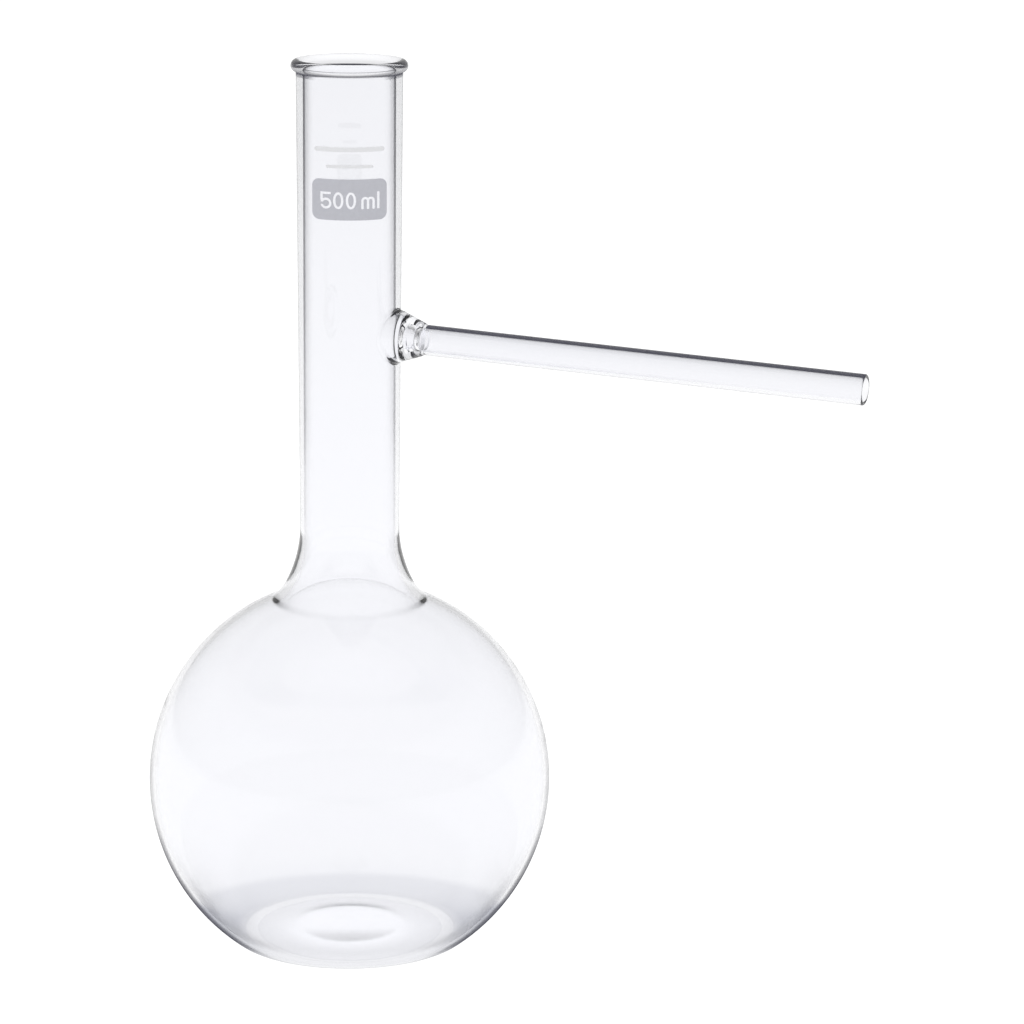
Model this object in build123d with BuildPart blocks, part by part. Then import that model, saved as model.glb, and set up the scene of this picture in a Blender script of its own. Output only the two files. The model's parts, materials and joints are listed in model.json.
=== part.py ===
from build123d import *
import os
from math import acos, atan2, cos, degrees, radians, sin, sqrt

# Side-arm distilling flask, 500 ml, borosilicate glass. Millimetres and degrees.
# The origin is the middle of the foot, +Z runs up the neck and the side arm lies over +X.

# Bulb
BULB_RADIUS = 52.5
BULB_WALL = 1.5
BULB_CENTRE_HEIGHT = 43.2
HEEL_RADIUS = 6.0
FOOT_INNER_RADIUS = 24.5
PUNT_RADIUS = 13.9
PUNT_HEIGHT = 0.9
PUNT_BLEND = 2.5
FLOOR_HEIGHT = 3.1

# Neck
BORE_RADIUS = 11.8
SHOULDER_RADIUS = 20.8
SHOULDER_TOP = 109.8
SHOULDER_LOWER_PULL = 4.9
SHOULDER_UPPER_PULL = 6.0
INNER_SHOULDER_RADIUS = 19.2
INNER_SHOULDER_TOP = 108.6
INNER_LOWER_PULL = 6.2
NECK_BOTTOM = 115.8
NECK_BOTTOM_RADIUS = 12.9
NECK_TOP = 227.8
NECK_TOP_RADIUS = 13.6

# Rim
BEAD_SECTION_RADIUS = 1.55
BEAD_CENTRE_HEIGHT = 230.4
BEAD_CREASE_RADIUS = 0.5

# Side arm, measured along its own axis from the neck's axis
ARM_HEIGHT = 162.1
ARM_DROP_ANGLE = 2.1
ARM_RADIUS = 3.9
ARM_BORE_RADIUS = 2.9
ARM_END = 137.0
ARM_LIP_RADIUS = 0.45
COLLAR_END = 21.2
COLLAR_FOOT = 11.0
COLLAR_FOOT_RADIUS = 7.6
COLLAR_FOOT_PULL = 4.0
COLLAR_END_PULL = 2.6
COLLAR_ROOT = 7.0
CUP_ROOT_RADIUS = 5.6
CUP_END = 15.0
CUP_END_RADIUS = 4.8
THROAT_START = 15.7
THROAT_START_RADIUS = 2.4
THROAT_END = 18.3
THROAT_RADIUS = 2.05
THROAT_FLARE_END = 20.5

# Enamel print, facing the front of the flask, which is turned from -Y towards the arm
PRINT_TURN = 22.4
ENAMEL_THICKNESS = 0.1
PATCH_HEIGHT = 198.0
PATCH_SIZE = (18.8, 10.4)
PATCH_CORNER = 1.8
FIGURE_DROP = 0.2
FIGURE_STROKE = 0.6
FIGURE_HEIGHT = 4.3
DIGIT_WIDTH = 2.6
DIGIT_CENTRES = (-5.95, -2.85, 0.35)
FIVE_BOWL_RADIUS = 1.4
M_LEFT = 2.95
M_HEIGHT = 3.1
M_ARCH_RADIUS = 1.0
L_CENTRE = 7.25
RULES = ((210.7, 17.6, 1.2), (206.4, 12.0, 0.8))


def neck_radius(height):
    """Outer radius of the neck tube, which widens a little towards the rim."""
    share = (height - NECK_BOTTOM) / (NECK_TOP - NECK_BOTTOM)
    return NECK_BOTTOM_RADIUS + share * (NECK_TOP_RADIUS - NECK_BOTTOM_RADIUS)


def body_line(radius, heel, neck, shoulder_radius, shoulder_top, lower_pull):
    """Heel, sphere, shoulder and neck stub of the body at one surface of its wall."""
    heel_reach = sqrt((BULB_RADIUS - HEEL_RADIUS) ** 2 - (BULB_CENTRE_HEIGHT - HEEL_RADIUS) ** 2)
    heel_angle = degrees(atan2(HEEL_RADIUS - BULB_CENTRE_HEIGHT, heel_reach))
    top_angle = degrees(acos(shoulder_radius / radius))
    CenterArc((heel_reach, HEEL_RADIUS), heel, -90, 90 + heel_angle)
    ball = CenterArc((0, BULB_CENTRE_HEIGHT), radius, heel_angle, top_angle - heel_angle)
    start = ball @ 1
    shoulder_end = Vector(neck, shoulder_top)
    lower = start + (ball % 1) * lower_pull
    upper = shoulder_end - Vector(0, SHOULDER_UPPER_PULL)
    Bezier(start, lower, upper, shoulder_end)
    Line(shoulder_end, (neck, NECK_BOTTOM))
    return heel_reach


def arm_frame():
    """Plane through the arm's axis: x runs out along the arm and y up from it."""
    drop = radians(ARM_DROP_ANGLE)
    return Plane((0, 0, ARM_HEIGHT), x_dir=(cos(drop), 0, -sin(drop)), z_dir=(0, -1, 0))


def print_frame(height):
    """Plane on the neck's axis that looks out of the printed side of the neck."""
    turn = radians(PRINT_TURN)
    return Plane((0, 0, height), x_dir=(cos(turn), sin(turn), 0), z_dir=(sin(turn), -cos(turn), 0))


def enamel_ring(low, high):
    """Section of an enamel layer on the outside of the neck between two heights."""
    inner = [(neck_radius(low), low), (neck_radius(high), high)]
    outer = [(neck_radius(high) + ENAMEL_THICKNESS, high), (neck_radius(low) + ENAMEL_THICKNESS, low)]
    Polyline(*inner, *outer, close=True)


arm_plane = arm_frame()
arm_axis = Axis(arm_plane.origin, arm_plane.x_dir)

# The blown bulb, up to the weld with the neck
with BuildPart() as bulb:
    with BuildSketch(Plane.XZ):
        with BuildLine():
            heel_reach = body_line(
                BULB_RADIUS, HEEL_RADIUS, NECK_BOTTOM_RADIUS,
                SHOULDER_RADIUS, SHOULDER_TOP, SHOULDER_LOWER_PULL,
            )
            Line((NECK_BOTTOM_RADIUS, NECK_BOTTOM), (BORE_RADIUS, NECK_BOTTOM))
            body_line(
                BULB_RADIUS - BULB_WALL, HEEL_RADIUS - BULB_WALL, BORE_RADIUS,
                INNER_SHOULDER_RADIUS, INNER_SHOULDER_TOP, INNER_LOWER_PULL,
            )
            TangentArc((0, FLOOR_HEIGHT), (heel_reach, BULB_WALL), tangent=(1, 0))
            Line((0, FLOOR_HEIGHT), (0, PUNT_HEIGHT))
            bend = Vector(PUNT_RADIUS, PUNT_HEIGHT)
            bend_start = bend - Vector(PUNT_BLEND, 0)
            slope = PUNT_HEIGHT / (FOOT_INNER_RADIUS - PUNT_RADIUS)
            bend_end = bend + Vector(PUNT_BLEND, -PUNT_BLEND * slope)
            Line((0, PUNT_HEIGHT), bend_start)
            Bezier(bend_start, bend, bend, bend_end)
            Line(bend_end, (FOOT_INNER_RADIUS, 0))
            Line((FOOT_INNER_RADIUS, 0), (heel_reach, 0))
        make_face()
    revolve(axis=Axis.Z)
bulb.part.label = "bulb"

# The flare of the collar as a solid cone, which is also the hole that the neck gets for it
with BuildPart() as flare:
    with BuildSketch(arm_plane):
        with BuildLine():
            foot = Vector(COLLAR_FOOT, COLLAR_FOOT_RADIUS)
            end = Vector(COLLAR_END, ARM_RADIUS)
            Bezier(foot, foot + Vector(COLLAR_FOOT_PULL, 0), end - Vector(COLLAR_END_PULL, 0), end)
            Polyline(end, (COLLAR_END, 0), (COLLAR_ROOT, 0), (COLLAR_ROOT, COLLAR_FOOT_RADIUS), foot)
        make_face()
    revolve(axis=arm_axis)

# The neck tube with the hole for the side arm
with BuildPart() as neck_tube:
    with BuildSketch(Plane.XZ):
        with BuildLine():
            Polyline(
                (BORE_RADIUS, NECK_BOTTOM),
                (NECK_BOTTOM_RADIUS, NECK_BOTTOM),
                (NECK_TOP_RADIUS, NECK_TOP),
                (BORE_RADIUS, NECK_TOP),
                close=True,
            )
        make_face()
    revolve(axis=Axis.Z)
    add(flare.part, mode=Mode.SUBTRACT)
neck_tube.part.label = "neck_tube"

# The fire-polished bead round the mouth
with BuildPart() as rim_bead:
    with BuildSketch(Plane.XZ):
        with BuildLine():
            Polyline(
                (BORE_RADIUS, NECK_TOP),
                (NECK_TOP_RADIUS, NECK_TOP),
                (NECK_TOP_RADIUS, BEAD_CENTRE_HEIGHT),
                (BORE_RADIUS, BEAD_CENTRE_HEIGHT),
                close=True,
            )
        make_face()
        with Locations((BORE_RADIUS + BEAD_SECTION_RADIUS, BEAD_CENTRE_HEIGHT)):
            Circle(BEAD_SECTION_RADIUS)
    revolve(axis=Axis.Z)
    crease = edges().filter_by(GeomType.CIRCLE).filter_by(
        lambda edge: abs(edge.radius - NECK_TOP_RADIUS) < 0.01 and edge.center().Z > NECK_TOP + 0.5
    )
    fillet(crease, radius=BEAD_CREASE_RADIUS)
rim_bead.part.label = "rim_bead"

# The collar: the flare, hollowed by a cup and a narrow throat, and cut to the bore of the neck
with BuildPart() as side_arm_collar:
    add(flare.part)
    with BuildSketch(arm_plane):
        with BuildLine():
            Polyline(
                (COLLAR_ROOT, 0),
                (COLLAR_ROOT, CUP_ROOT_RADIUS),
                (CUP_END, CUP_END_RADIUS),
                (THROAT_START, THROAT_START_RADIUS),
                (THROAT_END, THROAT_RADIUS),
                (THROAT_FLARE_END, ARM_BORE_RADIUS),
                (COLLAR_END, ARM_BORE_RADIUS),
                (COLLAR_END, 0),
                close=True,
            )
        make_face()
    revolve(axis=arm_axis, mode=Mode.SUBTRACT)
    with BuildSketch(Plane.XY.offset(NECK_BOTTOM)):
        Circle(BORE_RADIUS)
    extrude(amount=NECK_TOP - NECK_BOTTOM, mode=Mode.SUBTRACT)
side_arm_collar.part.label = "side_arm_collar"

# The straight side arm with its rounded open end
with BuildPart() as side_arm_tube:
    with BuildSketch(arm_plane):
        with BuildLine():
            Polyline(
                (COLLAR_END, ARM_BORE_RADIUS),
                (COLLAR_END, ARM_RADIUS),
                (ARM_END, ARM_RADIUS),
                (ARM_END, ARM_BORE_RADIUS),
                close=True,
            )
        make_face()
        fillet(vertices().sort_by(Axis(arm_plane.origin, arm_plane.x_dir))[-2:], radius=ARM_LIP_RADIUS)
    revolve(axis=arm_axis)
side_arm_tube.part.label = "side_arm_tube"

# The figures 500 ml in strokes of one width: round strokes first, then the straight ones
with BuildSketch(print_frame(PATCH_HEIGHT - FIGURE_DROP)) as figures:
    with Locations(*[(centre, 0) for centre in DIGIT_CENTRES[1:]]):
        Ellipse(DIGIT_WIDTH / 2, FIGURE_HEIGHT / 2)
        Ellipse(DIGIT_WIDTH / 2 - FIGURE_STROKE, FIGURE_HEIGHT / 2 - FIGURE_STROKE, mode=Mode.SUBTRACT)
    with Locations((DIGIT_CENTRES[0], FIVE_BOWL_RADIUS - FIGURE_HEIGHT / 2)):
        Circle(FIVE_BOWL_RADIUS)
        Circle(FIVE_BOWL_RADIUS - FIGURE_STROKE, mode=Mode.SUBTRACT)
    five_left = DIGIT_CENTRES[0] - FIVE_BOWL_RADIUS
    with Locations((five_left, FIVE_BOWL_RADIUS - FIGURE_HEIGHT / 2)):
        Rectangle(FIVE_BOWL_RADIUS, FIGURE_STROKE, mode=Mode.SUBTRACT)
    with Locations((five_left, FIGURE_HEIGHT / 2)):
        Rectangle(DIGIT_WIDTH, FIGURE_STROKE, align=(Align.MIN, Align.MAX))
        Rectangle(FIGURE_STROKE, FIGURE_HEIGHT / 2, align=(Align.MIN, Align.MAX))
    arch_height = M_HEIGHT - M_ARCH_RADIUS - FIGURE_HEIGHT / 2
    arch_pitch = 2 * M_ARCH_RADIUS - FIGURE_STROKE
    with Locations(*[(M_LEFT + M_ARCH_RADIUS + arch * arch_pitch, arch_height) for arch in range(2)]):
        Circle(M_ARCH_RADIUS)
        Circle(M_ARCH_RADIUS - FIGURE_STROKE, mode=Mode.SUBTRACT)
    m_width = 2 * arch_pitch + FIGURE_STROKE
    with Locations((M_LEFT, arch_height)):
        Rectangle(m_width, M_ARCH_RADIUS, align=(Align.MIN, Align.MAX), mode=Mode.SUBTRACT)
    with Locations(*[(M_LEFT + leg * arch_pitch, -FIGURE_HEIGHT / 2) for leg in range(3)]):
        Rectangle(FIGURE_STROKE, M_HEIGHT - M_ARCH_RADIUS, align=(Align.MIN, Align.MIN))
    with Locations((L_CENTRE, 0)):
        Rectangle(FIGURE_STROKE, FIGURE_HEIGHT)

# The enamel patch with the figures left clear
with BuildPart() as capacity_patch:
    with BuildSketch(Plane.XZ):
        with BuildLine():
            enamel_ring(PATCH_HEIGHT - PATCH_SIZE[1], PATCH_HEIGHT + PATCH_SIZE[1])
        make_face()
    revolve(axis=Axis.Z)
    with BuildSketch(print_frame(PATCH_HEIGHT)):
        RectangleRounded(*PATCH_SIZE, PATCH_CORNER)
    extrude(amount=2 * NECK_TOP_RADIUS, mode=Mode.INTERSECT)
    extrude(figures.sketch, amount=2 * NECK_TOP_RADIUS, mode=Mode.SUBTRACT)
capacity_patch.part.label = "capacity_patch"

# Two plain printed bars above the patch
with BuildPart() as marking_rules:
    with BuildSketch(Plane.XZ):
        with BuildLine():
            enamel_ring(RULES[1][0] - RULES[1][2], RULES[0][0] + RULES[0][2])
        make_face()
    revolve(axis=Axis.Z)
    with BuildSketch(print_frame(0)):
        for height, width, thickness in RULES:
            with Locations((0, height)):
                SlotOverall(width, thickness)
    extrude(amount=2 * NECK_TOP_RADIUS, mode=Mode.INTERSECT)
marking_rules.part.label = "marking_rules"

os.makedirs("parts", exist_ok=True)
for piece in (bulb, neck_tube, rim_bead, side_arm_collar, side_arm_tube, capacity_patch, marking_rules):
    export_step(piece.part, f"parts/{piece.part.label}.step")
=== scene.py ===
import json
from math import acos, asin, atan2, cos, degrees, pi, radians, sin, sqrt

import bmesh
import bpy
from mathutils import Matrix, Quaternion, Vector

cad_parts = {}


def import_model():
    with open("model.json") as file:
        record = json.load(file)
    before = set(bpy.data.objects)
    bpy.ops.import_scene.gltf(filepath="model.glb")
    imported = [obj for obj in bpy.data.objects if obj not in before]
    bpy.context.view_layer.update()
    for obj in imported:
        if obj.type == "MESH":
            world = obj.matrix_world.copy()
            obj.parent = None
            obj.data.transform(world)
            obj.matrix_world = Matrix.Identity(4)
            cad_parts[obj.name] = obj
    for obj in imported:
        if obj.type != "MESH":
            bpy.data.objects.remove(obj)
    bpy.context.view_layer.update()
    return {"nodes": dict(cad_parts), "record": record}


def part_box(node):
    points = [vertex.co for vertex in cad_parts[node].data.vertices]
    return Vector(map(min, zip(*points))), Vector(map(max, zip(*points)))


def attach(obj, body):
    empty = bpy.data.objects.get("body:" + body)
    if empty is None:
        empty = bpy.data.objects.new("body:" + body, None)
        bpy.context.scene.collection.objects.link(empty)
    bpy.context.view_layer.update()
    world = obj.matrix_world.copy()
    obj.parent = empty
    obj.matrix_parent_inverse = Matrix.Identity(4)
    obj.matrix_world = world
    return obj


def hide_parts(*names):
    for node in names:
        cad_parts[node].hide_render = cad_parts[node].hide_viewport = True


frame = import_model()

MM = 0.001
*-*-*
• _TASK_: Quote the listing above, but only from the line that shows "# Two plain printed bars above the patch" through the line that shows "points = [vertex.co".

• _WORKED SOLUTION_:
# Two plain printed bars above the patch
with BuildPart() as marking_rules:
    with BuildSketch(Plane.XZ):
        with BuildLine():
            enamel_ring(RULES[1][0] - RULES[1][2], RULES[0][0] + RULES[0][2])
        make_face()
    revolve(axis=Axis.Z)
    with BuildSketch(print_frame(0)):
        for height, width, thickness in RULES:
            with Locations((0, height)):
                SlotOverall(width, thickness)
    extrude(amount=2 * NECK_TOP_RADIUS, mode=Mode.INTERSECT)
marking_rules.part.label = "marking_rules"

os.makedirs("parts", exist_ok=True)
for piece in (bulb, neck_tube, rim_bead, side_arm_collar, side_arm_tube, capacity_patch, marking_rules):
    export_step(piece.part, f"parts/{piece.part.label}.step")
=== scene.py ===
import json
from math import acos, asin, atan2, cos, degrees, pi, radians, sin, sqrt

import bmesh
import bpy
from mathutils import Matrix, Quaternion, Vector

cad_parts = {}


def import_model():
    with open("model.json") as file:
        record = json.load(file)
    before = set(bpy.data.objects)
    bpy.ops.import_scene.gltf(filepath="model.glb")
    imported = [obj for obj in bpy.data.objects if obj not in before]
    bpy.context.view_layer.update()
    for obj in imported:
        if obj.type == "MESH":
            world = obj.matrix_world.copy()
            obj.parent = None
            obj.data.transform(world)
            obj.matrix_world = Matrix.Identity(4)
            cad_parts[obj.name] = obj
    for obj in imported:
        if obj.type != "MESH":
            bpy.data.objects.remove(obj)
    bpy.context.view_layer.update()
    return {"nodes": dict(cad_parts), "record": record}


def part_box(node):
    points = [vertex.co for vertex in cad_parts[node].data.vertices]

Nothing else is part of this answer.